解放周末:长久以来,您一直在寻找“属于自己的句子”。这条道路是从何时起步的?

陈忠实:初中二年级时,我第一次读到赵树理的小说《钱寡妇看瓜》,大为震惊———这样的农民和农村生活是我再熟悉不过的,赵树理竟然把我的生活感受激活了。在作文课上,我模仿赵树理的语言,写下了第一篇小说《桃园风波》。当时是无意识的模仿,但实际上就开始了寻找。

解放周末:多年来,您的视线一直没有离开农民,您的笔下总是流淌着浓郁的“关中情结”。

陈忠实:说到关中,这片土地太不一样了,和北京、上海都不同。可以说,它是我们这个国家和民族历史文明开发最早的地方。西周的首都在西安,当时叫镐京;之后秦统一中国,这对我们国家的意义毋庸赘言;后来到汉,提出“罢黜百家,独尊儒术”;尤其到唐,创造了封建文明的鼎盛时期……这些历史都是在关中、在我们西安完成的。

当然,我做的不是理论上的研究。作为一个作家,我感兴趣的,是延续了几千年的封建社会遗落在民间的生活形态。这不仅仅反映在人们吃什么、穿什么上,更重要的是一种普遍的文化心理。他们的精神世界是一个怎样的变化历程,这是我所关注的。比如,辛亥革命,封建社会的解体带来了巨大变化,代表封建帝制的辫子被剪掉了,女人缠了千年的小脚要解放了,作为一个有着特殊记忆的民族,这些对中国人意味着什么?作家关注的是这种变化对人的心理到底产生了怎样的冲击、颠覆,直至更新、嬗变。

解放周末:历史恢宏,但总要落实到具象的“人”身上。

陈忠实:对。封建社会如何腐朽,政权如何更替,这是历史学家研究的话题。我是写小说的,我更有兴趣的就是这些理论的东西遗落到民间,人民的心理、心态经历了什么。有文化和没文化的、富裕的和穷苦的、男人和女人,形形色色的人,他们的心理是一种怎样的状态,这非常有意思。

解放周末:《白鹿原》问世后获得了极高评价,有人说《白鹿原》堪称一部民族史诗。

陈忠实:写作的时候我根本没想过后来读者会如何评价。那些与我在同一片土地上生活过的人,令我心生敬仰。我就是想解析这片我所热爱并且熟悉的土地上各种各样的人,反映从封建体制解体到1949年新中国成立这50年时间里中国人的精神历程。
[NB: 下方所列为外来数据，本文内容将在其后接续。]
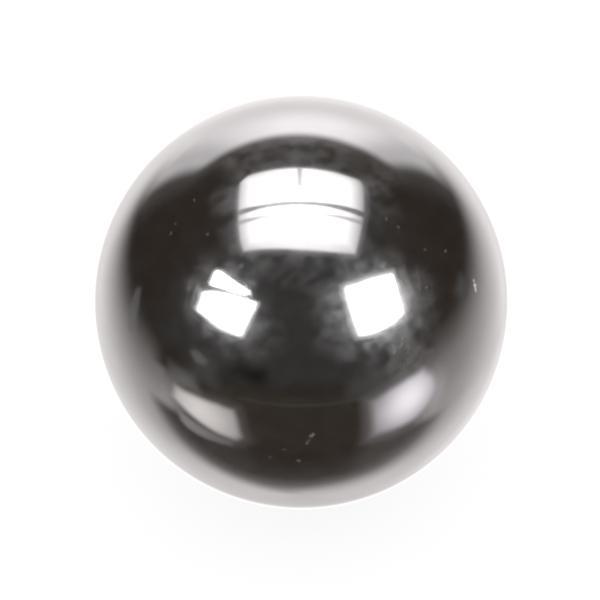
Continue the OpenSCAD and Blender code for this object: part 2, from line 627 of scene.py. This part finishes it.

巴尔扎克说:“小说被认为是一个民族的秘史”。我当然和当代很多作家一样,也想用自己的笔勾勒出这个民族的灵魂。因为民族间最好、最深刻的交流手段,就是文学。文学作品所能达到的对一个民族的认识和理解,是其他任何历史的、政治的、经济的读物都难以相比的。

解放周末:谈到当前的文坛,许多人说,经典难现、大师难觅是因为商业化的影响。

陈忠实:我不这么看。读者是有各种兴趣和需求的,美国有许多人专门写消遣读物,但是这并不妨碍美国产生海明威这样的作家。欧美国家的娱乐手段比我们丰富得多,但依然有一批有思想、有见地、有艺术特点的作家在努力,纯文学作品仍然能够几十万、几百万地印刷发行。

当然,在当今,作为一个作家要做到心无旁骛,名利什么的都不成为创作的干扰和妨碍,确实很难。但是,难也得坚持。因为我们的民族需要一种清醒的思考。